Exatamente. Não tem problema nenhum. Mas nos blogs há essa suposição de que você precisa escrever com regularidade. E é muito difícil ganhar uma audiência se você não segue esta regra. O Medium está tentando quebrar isso. Se você só quiser ler os posts em vez de escrever, ótimo. Se quiser só comentá-los, tudo bem. Se quiser escrever com regularidade, OK. E se você quiser escrever muito raramente, tudo bem também. Naturalmente, a maioria não vai escrever com regularidade. Mas acho que poderemos chamar a atenção de pessoas inteligentes e articuladas, com ideias e experiências únicas, se elas tiverem um espaço para escrever só de vez em quando, sem compromisso, sem precisar configurar e manter um blog.

Os usuários entendem que não há um compromisso para escrever no Medium?

Estamos no início do processo de fazer as pessoas entenderem essa visão. Definitivamente já vemos algo assim. Vemos pessoas que nunca tiveram um blog e começaram a escrever. Vemos pessoas que tinham blogs, mas estão preferindo este modelo. Estamos tentando reduzir a lacuna entre as pessoas que apenas consomem e pessoas que escrevem.

O que é feito para valorizar o conteúdo do Medium?

Algo muito importante é que as histórias não são julgadas apenas pela quantidade de pessoas que as viram. Internamente medimos o tempo de leitura em cada texto. Os posts mais populares não estão lá apenas porque tiveram muitos cliques, mas porque há muitas pessoas que realmente os leram. A nossa página de “Top Stories” é uma lista diária dos 20 posts mais recomendados, baseada na indicação de pessoas que clicaram no botão “recomendar”. Esse é um bom sinal de qualidade. Temos também uma lista das 100 histórias mais populares de cada mês. O curioso é que não são os 100 posts mais vistos. São os que tiveram um tempo de leitura maior. A história número um de agosto, por exemplo, era um texto que levava 33 minutos para ler. É bastante longa e muito séria.

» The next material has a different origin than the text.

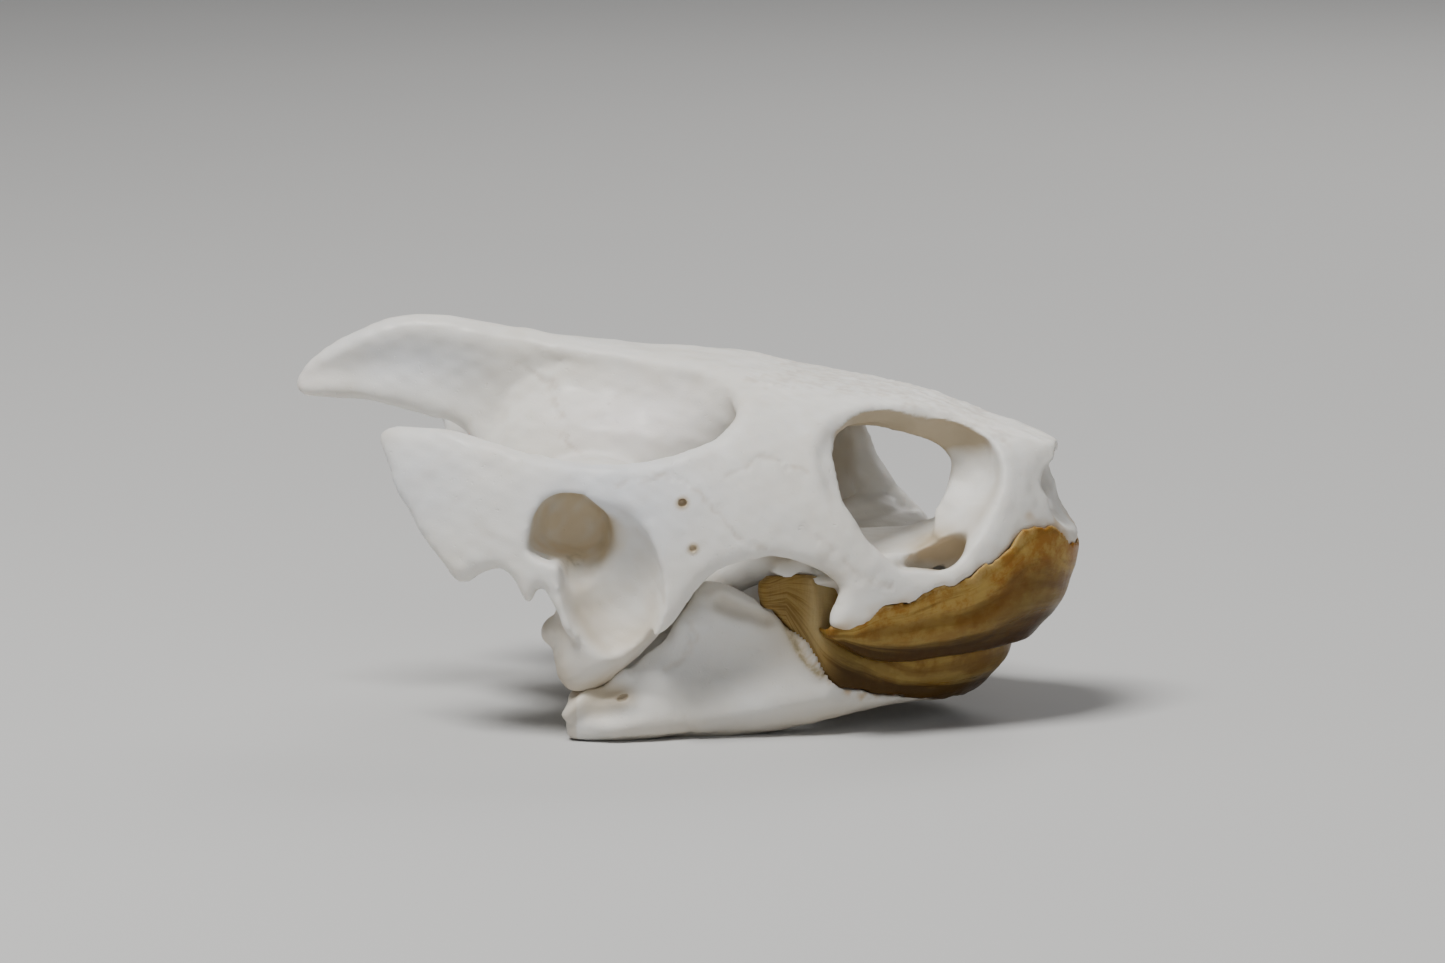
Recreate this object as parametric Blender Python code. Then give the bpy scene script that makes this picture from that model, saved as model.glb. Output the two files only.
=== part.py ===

Por que valorizar o tempo de leitura?

Não é uma medida perfeita, claro. Alguém pode escrever algo valioso, porém conciso, e ter um tempo de leitura curto. Nós também levamos isso em consideração. Mas, entre as ferramentas que temos, acho que é a melhor medida. Há uma infinidade de coisas na internet e, se alguém realmente parou para ler uma história até o fim, há uma grande chance de ser um conteúdo relevante. Outro fator importante é que nós não focamos apenas o conteúdo mais recente. Há histórias no Medium que podem ter uma vida longa de circulação. Por exemplo, em setembro, a história mais popular foi escrita em fevereiro de 2013. Eu gosto disso porque, para este autor, é ótimo. Ele pesquisou bastante, teve trabalho para escrever, o texto não é superlongo, mas alguém descobriu o post e ele foi compartilhado outra vez. É valioso. As pessoas gostaram. Ainda é relevante. Nós não precisamos de mais conteúdo no mundo, mas precisamos de histórias e ideias que toquem as pessoas e as façam pensar e refletir. Ainda estamos começando a elaborar esses mecanismos para chamar a atenção para aquilo que é bom. Mas é a forma que estamos fazendo agora.

Vocês lançaram recentemente um canal brasileiro do Medium. Como ele funciona?

Por enquanto, queremos ajudar, de forma simples, as melhores histórias em português no Medium a ganhar audiência. Há alguns meses criamos uma ferramenta de tradução que permite ter múltiplas versões de um texto em diferentes línguas. Os usuários podem se cadastrar como tradutores voluntários. Assim, qualquer post no sistema pode ser traduzido se o autor aprovar. Nós selecionamos algumas das histórias mais populares em inglês e pedimos às pessoas para traduzirem para seus idiomas. O português é uma das línguas que estamos priorizando, mas, claro, há muitas histórias publicadas no Medium que são originalmente em português, incluindo alguns dos primeiros textos mais populares.

Você se lembra de algum especificamente?

Eu não conseguia entender porque ainda não tínhamos a ferramenta de tradução. Mas uma das histórias mais populares no começo era em português. E, além da ferramenta de tradução, temos algumas pessoas no Brasil que estão fazendo o conteúdo do Medium ficar conhecido no país. A maior parte do conteúdo ainda está em inglês e deve continuar assim no longo prazo. Mas queremos ter comunidades ativas em diferentes locais, falando diferentes línguas no Medium.

Os usuários brasileiros já representam uma fatia significativa?

Sim. O Brasil é o quinto na nossa lista de países. É o país mais bem posicionado que não tem o inglês como língua nativa. Ele aparece atrás de Estados Unidos, Reino Unido, Canadá e Austrália.

Também planeja traduzir a plataforma?

Sim. Não tenho uma previsão, mas espero que seja logo.